Suddenly the sky was full of cirrus (high, threadlike cloud) and stratus (low, layered cloud), nimbus (rainclouds) and cumulus (low, puffy cloud). By combining these Latin names and grouping them by the height at which they occurred, Howard came up with a 10-point system for identifying clouds.
The best known of Howard’s top 10 is cloud nine, cumulnimbus, the second highest, which became 20th-century slang for a state of euphoria after it was coined in a 1950s American radio show. Lesser sung but just as uplifting to the eye are banner clouds, which fly stretched out by the wind from mountaintops; wave clouds, common in eastern Scotland, which gather their rippled effect while passing over mountain ranges; and noctilucent clouds, illuminated at night by the moon.
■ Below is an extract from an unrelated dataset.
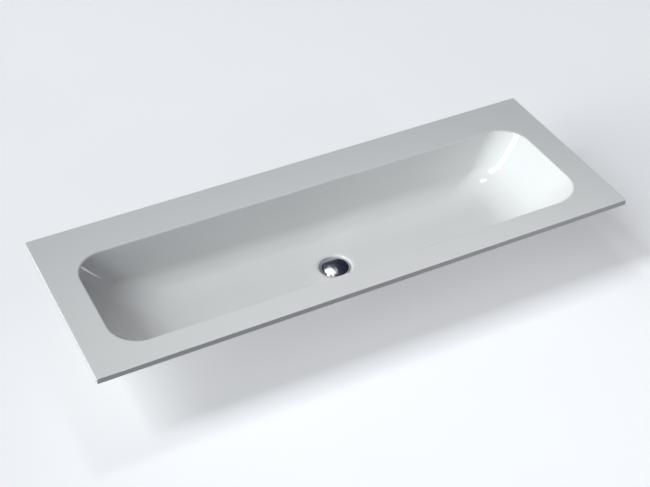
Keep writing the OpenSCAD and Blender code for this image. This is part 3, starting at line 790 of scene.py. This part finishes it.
# %% Sweep the spring's wire
spring_rings = []
for turn in np.linspace(0, turns, int(turns * steps_a_turn) + 1):
    a = 2 * math.pi * turn
    k = 2 * math.pi * np.arange(sides) / sides
    r = spring_r + wire_r * np.cos(k)
    spring_rings.append(np.stack([r * math.cos(a), drain_y + r * math.sin(a),
                                  spring_height(turn) - wire_r * np.sin(k)], -1))
spring = skin("latch_spring_wire", spring_rings, caps=True)
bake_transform(spring)
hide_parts("latch_spring")
print("spring from", round(spring_low[2], 2), "to", round(spring_high[2], 2))

# %% [markdown]
# ## Shader maths
#
# Finishes are written as expressions. A small class wraps a node's output, so that adding or
# multiplying it adds a Math node, and one method makes any other node.

# %% Wrap a shader socket
class Wire:
    def __init__(self, tree, socket=None):
        self.tree, self.socket = tree, socket

    def node(self, kind, settings=None, sockets=None, out=0):
        """Adds a node: its settings first, then values or wires on its input sockets."""
        made = self.tree.nodes.new(kind)
        for key, value in (settings or {}).items():
            setattr(made, key, value)
        for key, value in (sockets or {}).items():
            plug = made.inputs[key]
            if isinstance(value, Wire):
                self.tree.links.new(value.socket, plug)
            else:
                plug.default_value = value
        return Wire(self.tree, made.outputs[out]) if made.outputs else None

    def maths(self, operation, a, b):
        return self.node("ShaderNodeMath", {"operation": operation}, {0: a, 1: b})

    def __add__(self, other):
        return self.maths("ADD", self, other)

    def __radd__(self, other):
        return self.maths("ADD", other, self)

    def __mul__(self, other):
        return self.maths("MULTIPLY", self, other)

    def __rmul__(self, other):
        return self.maths("MULTIPLY", other, self)


# %% Start a new finish
def new_finish(name):
    """A new material, its wire, and the place on the object that its patterns follow."""
    material = bpy.data.materials.new(name)
    material.use_nodes = True
    material.node_tree.nodes.clear()
    wire = Wire(material.node_tree)
    return material, wire, wire.node("ShaderNodeTexCoord", out="Object")


# %% Helpers for noise, blended colours, bumps and the shader itself
def noise(wire, place, scale, detail=2.0, rough=0.5):
    return wire.node("ShaderNodeTexNoise", {}, {"Vector": place, "Scale": scale, "Detail": detail,
                                               "Roughness": rough, "Distortion": 0.0})


MIX_SHARE, MIX_FIRST, MIX_SECOND, MIX_COLOUR = 0, 6, 7, 2


def between(wire, share, first, second):
    """Mixes two colours, each a wire or three numbers."""
    first, second = (end if isinstance(end, Wire) else (*end, 1) for end in (first, second))
    return wire.node("ShaderNodeMix", {"data_type": "RGBA"},
                     {MIX_SHARE: share, MIX_FIRST: first, MIX_SECOND: second}, MIX_COLOUR)


def soft_step(wire, value, low, high):
    """0 up to low, 1 from high on, and a smooth change between them."""
    return wire.node("ShaderNodeMapRange", {"interpolation_type": "SMOOTHSTEP"},
                     {"Value": value, "From Min": low, "From Max": high})


def bumped(wire, strength, distance, height):
    return wire.node("ShaderNodeBump", {}, {"Strength": strength, "Distance": distance, "Height": height})


def shader(material, wire, sockets):
    surface = wire.node("ShaderNodeBsdfPrincipled", {}, sockets)
    wire.node("ShaderNodeOutputMaterial", {}, {"Surface": surface})
    print(material.name, "has", len(material.node_tree.nodes), "nodes")
    return material


# %% [markdown]
# ## White glaze
#
# The glaze is glassy, but it isn't a perfect mirror: its surface rolls very slightly, and its white
# drifts a little. The underside stands on kiln shelves and stays unglazed, so it is matt and warm.

# %% White glaze finish
def white_glaze():
    material, w, place = new_finish("white_glaze")
    facing = w.node("ShaderNodeNewGeometry", out="Normal")
    facing_z = w.node("ShaderNodeSeparateXYZ", {}, {"Vector": facing}, "Z")
    bare = soft_step(w, facing_z, -0.08, -0.22)
    drift = noise(w, place, 7.0, 3.0)
    grain = noise(w, place, 900.0, 2.0)
    glazed = between(w, drift, (0.80, 0.805, 0.80), (0.83, 0.835, 0.83))
    biscuit = between(w, grain, (0.70, 0.68, 0.63), (0.78, 0.76, 0.71))
    colour = between(w, bare, glazed, biscuit)
    rough = 0.035 + 0.03 * noise(w, place, 25.0, 4.0) + 0.5 * bare
    roll = noise(w, place, 16.0, 1.0) + 0.25 * grain * bare
    bump = bumped(w, 0.10, 0.0006, roll)
    return shader(material, w, {"Base Color": colour, "Roughness": rough, "IOR": 1.52, "Normal": bump})


glaze = white_glaze()

# %% [markdown]
# ## Chrome
#
# Chrome plating is a dark mirror with a faint blue cast. Wiping leaves hair-thin marks and soft
# smudges, which only change its roughness a little.

# %% Chrome finish
def chrome():
    material, w, place = new_finish("chrome_plate")
    smudge = noise(w, place, 60.0, 5.0, 0.6)
    fine = noise(w, place, 1400.0, 2.0)
    colour = between(w, smudge, (0.86, 0.875, 0.90), (0.92, 0.93, 0.94))
    rough = 0.03 + 0.05 * smudge + 0.02 * fine
    bump = bumped(w, 0.03, 0.0002, fine)
    return shader(material, w, {"Base Color": colour, "Metallic": 1.0, "Roughness": rough, "Normal": bump})


chrome_finish = chrome()

# %% [markdown]
# ## Rubber, plastic, brass and steel
#
# What only a fitter sees is plainer. Rubber has a fine moulded grain and a dusty bloom, plastic a
# soft sheen, and turned brass shows the cutter's rings, which run round its axis. Steel wire is
# drawn, and takes the same fine marks.

# %% Black rubber and white plastic finishes
def rubber():
    material, w, place = new_finish("black_rubber")
    bloom, grain = noise(w, place, 120.0, 4.0), noise(w, place, 2500.0, 2.0)
    colour = between(w, bloom, (0.016, 0.016, 0.017), (0.036, 0.036, 0.037))
    bump = bumped(w, 0.25, 0.0001, grain)
    return shader(material, w, {"Base Color": colour, "Roughness": 0.55 + 0.2 * bloom, "Normal": bump})


def plastic():
    material, w, place = new_finish("white_plastic")
    cloud, grain = noise(w, place, 90.0, 3.0), noise(w, place, 1800.0, 2.0)
    colour = between(w, cloud, (0.70, 0.70, 0.68), (0.76, 0.76, 0.75))
    bump = bumped(w, 0.12, 0.0001, grain)
    return shader(material, w, {"Base Color": colour, "Roughness": 0.32 + 0.12 * cloud, "Normal": bump})


rubber_finish, plastic_finish = rubber(), plastic()

# %% Brass and steel finishes
def turned_metal(name, dark, light, rough_low, rings):
    """rings is how finely the marks follow each other along the axis."""
    material, w, place = new_finish(name)
    stretched = w.node("ShaderNodeMapping", {}, {"Vector": place, "Scale": (40.0, 40.0, rings)})
    marks = noise(w, stretched, 1.0, 3.0)
    stain = noise(w, place, 70.0, 4.0)
    colour = between(w, 0.5 * marks + 0.5 * stain, dark, light)
    rough = rough_low + 0.14 * marks + 0.08 * stain
    bump = bumped(w, 0.15, 0.0001, marks)
    return shader(material, w, {"Base Color": colour, "Metallic": 1.0, "Roughness": rough, "Normal": bump})


brass_finish = turned_metal("turned_brass", (0.62, 0.42, 0.17), (0.80, 0.60, 0.30), 0.18, 2400.0)
steel_finish = turned_metal("spring_steel", (0.52, 0.53, 0.55), (0.74, 0.75, 0.77), 0.16, 900.0)

# %% [markdown]
# ## A finish for every piece
#
# A new piece takes its finish on its mesh. The housing, the plunger and the pin are the CAD model's
# own, and a CAD mesh is never changed, so they take it on the slots of their objects.

# %% Give every piece its finish
def finish_with(material, *pieces):
    for piece in pieces:
        piece.data.materials.clear()
        piece.data.materials.append(material)


finish_with(glaze, basin)
finish_with(chrome_finish, waste_body, hub, *spokes, cap)
finish_with(rubber_finish, flange_seal, tail_seal, plug_seal, bumper)
finish_with(plastic_finish, washer, lid)
finish_with(brass_finish, back_nut, lock_nut, stem)
finish_with(steel_finish, spring)
kept_nodes = {"cartridge_housing": plastic_finish, "latch_plunger": plastic_finish,
              "latch_pin": steel_finish}
for node_name, material in kept_nodes.items():
    for material_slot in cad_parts[node_name].material_slots:
        material_slot.link = "OBJECT"
        material_slot.material = material

# %% [markdown]
# ## Floor and backdrop
#
# The stage is a plain pale floor in a pale world. The camera, mirrors and glass see the floor pale.
# For the light that surfaces send each other it is only a faint even glow, which lights the
# underside a little and leaves the slab's front edge darker than its top. From below the floor is
# clear, so a view from under it still shows the waste.

# %% Tell kinds of light rays apart, and choose between two shaders
PALE = (0.80, 0.81, 0.83, 1)


def any_ray(w, *kinds):
    """1 for a light ray of any of these kinds, else 0."""
    found = w.node("ShaderNodeLightPath", out=kinds[0])
    for kind in kinds[1:]:
        found = w.maths("MAXIMUM", found, w.node("ShaderNodeLightPath", out=kind))
    return found


def either(w, share, first, second):
    """Shows the first shader where share is 0 and the second where it is 1."""
    return w.node("ShaderNodeMixShader", {}, {0: share, 1: first, 2: second})


# %% Pale floor
def pale_stage():
    material, w, place = new_finish("pale_stage")
    seen = any_ray(w, "Is Camera Ray", "Is Glossy Ray", "Is Transmission Ray")
    tone = noise(w, place, 3.0, 2.0)
    faint = w.node("ShaderNodeEmission", {}, {"Color": (0.16, 0.165, 0.19, 1), "Strength": 1.0})
    matt_colour = between(w, tone, (0.74, 0.75, 0.77), (0.78, 0.79, 0.81))
    matt = w.node("ShaderNodeBsdfDiffuse", {}, {"Color": matt_colour})
    glow = w.node("ShaderNodeEmission", {}, {"Color": PALE, "Strength": 0.45})
    pale = w.node("ShaderNodeAddShader", {}, {0: matt, 1: glow})
    clear = w.node("ShaderNodeBsdfTransparent")
    from_below = w.node("ShaderNodeNewGeometry", out="Backfacing")
    surface = either(w, from_below, either(w, seen, faint, pale), clear)
    w.node("ShaderNodeOutputMaterial", {}, {"Surface": surface})
    return material


stage_z, reach = tail_end - 1.0, 9000
floor = mesh_piece("floor", [(-reach, -reach, stage_z), (reach, -reach, stage_z),
                             (reach, reach, stage_z), (-reach, reach, stage_z)], [(0, 1, 2, 3)])
finish_with(pale_stage(), floor)
print("floor at", round(stage_z, 2))

# %% [markdown]
# ## Light
#
# Glossy white is lit with big soft boxes far away, so that each wall gets a smooth change of grey.
# Three cool ones stand far to the left at three heights, and a weak one fills the front. A card on
# the right is mirrored as the pale streak in the left back corner, and a small disc behind is the
# white spot on the cap. A warm spot hangs above, and two narrow ones lift a part of the long wall
# and of the floor. Mirrors don't see those two, because they would show them as bright dots.

# %% Soft boxes
def softbox(name, direction, distance, size, power, tint=(1, 1, 1), target=(0, 0, 0)):
    """An area lamp at a distance from its target, in a direction, facing the target."""
    lamp = bpy.data.lights.new(name, "AREA")
    lamp.shape = "RECTANGLE"
    lamp.size, lamp.size_y = size
    lamp.energy = power
    lamp.color = tint
    holder = in_scene(name, lamp)
    direction = Vector(direction).normalized()
    look_along(holder, Vector(target) + direction * distance, -direction)
    return holder


def toward(azimuth, elevation):
    """Direction with azimuth counted from +X towards +Y, in degrees."""
    a, e = math.radians(azimuth), math.radians(elevation)
    return math.cos(a) * math.cos(e), math.sin(a) * math.cos(e), math.sin(e)


cool = (0.955, 1.0, 1.005)
softbox("low_lamp", toward(185, 9), 30.0, size=(8.4, 8.4), power=4280, tint=cool)
softbox("middle_lamp", toward(195, 28), 30.0, size=(8.4, 8.4), power=1880, tint=cool)
softbox("tall_lamp", toward(177, 51), 30.0, size=(6.4, 14.0), power=4460, tint=cool)
softbox("fill_lamp", toward(-65, 45), 15.0, size=(6.0, 6.0), power=50)
softbox("right_lamp", toward(11, 9.4), 15.0, size=(1.6, 1.0), power=17)
cap_spot = Vector((0, drain_y * MM, cap_top * MM))
cap_lamp = softbox("cap_lamp", toward(63.6, 42.0), 6.0, size=(0.085, 0.085), power=0.24, target=cap_spot)
cap_lamp.data.shape = "DISK"

# %% Spots
def spot(name, place, target, cone, size, power, tint=(1, 1, 1), mirrored=True):
    """A soft-edged spot: cone is its full angle, size its radius, mirrored if mirrors see it."""
    lamp = bpy.data.lights.new(name, "SPOT")
    lamp.energy = power
    lamp.color = tint
    lamp.spot_size, lamp.spot_blend = math.radians(cone), 1.0
    lamp.shadow_soft_size = size
    holder = in_scene(name, lamp)
    look_along(holder, place, Vector(target) - Vector(place))
    holder.visible_glossy = mirrored


spot("over_lamp", (0.0, 0.38, 2.4), (0.0, -0.78, 0.0), cone=50, size=0.2, power=62,
     tint=(1.05, 0.995, 0.98))
spot("wall_lamp", (1.75, -3.4, 1.42), (0.36, 0.12, -0.04), cone=14, size=0.25, power=45, mirrored=False)
spot("floor_lamp", (-1.79, -0.03, 2.56), (-0.38, -0.03, -0.09), cone=10.5, size=0.25, power=35,
     tint=(1.0, 0.995, 0.97), mirrored=False)

# %% [markdown]
# ## Room light
#
# What is behind the lamps is the room. The camera sees it as the pale backdrop, the object is lit
# by it as a dim cool room, and mirrors see it pale near the ground and dark above. Light Path tells
# these apart, so the backdrop's brightness adds no light to the object.

# %% World
world = bpy.data.worlds.new("room")
bpy.context.scene.world = world
world.use_nodes = True
world.node_tree.nodes.clear()
w = Wire(world.node_tree)
up = w.node("ShaderNodeSeparateXYZ", {}, {"Vector": w.node("ShaderNodeTexCoord", out="Generated")}, "Z")
room = between(w, soft_step(w, up, -0.1, 0.6), (0.036, 0.046, 0.07), (0.03, 0.034, 0.05))
mirrored = between(w, soft_step(w, up, 0.05, 0.3), (0.62, 0.63, 0.66), (0.012, 0.014, 0.03))
backdrop = w.node("ShaderNodeBackground", {}, {"Color": PALE, "Strength": 1.0})
dim = w.node("ShaderNodeBackground", {}, {"Color": room, "Strength": 1.0})
shine = w.node("ShaderNodeBackground", {}, {"Color": mirrored, "Strength": 1.0})
lit = either(w, any_ray(w, "Is Glossy Ray", "Is Transmission Ray"), dim, shine)
shown = either(w, any_ray(w, "Is Camera Ray"), lit, backdrop)
w.node("ShaderNodeOutputWorld", {}, {"Surface": shown})
bpy.context.scene.view_settings.view_transform = "Standard"
print("world nodes:", len(world.node_tree.nodes))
We may be sick of the sight of them after experiencing the wettest spring on record, but drought-stricken countries are crying out for a bit of cloud cover. Scientists in the US and Russia have attempted to create clouds by cloud seeding - dropping condensation agents such as dry ice from aeroplanes to encourage nascent clouds to form.
Artists, too, have found inspiration in the skies - Wordsworth wandered lonely as one, Shelley named a poem after “the daughter of earth and water and the nursling of the sky”, while Turner and Constable captured their fleeting likenesses on canvas.
Whether you are under one, on top of one or have your head in one, clouds, like our moods, are ever changing. And perhaps that is the beauty of them.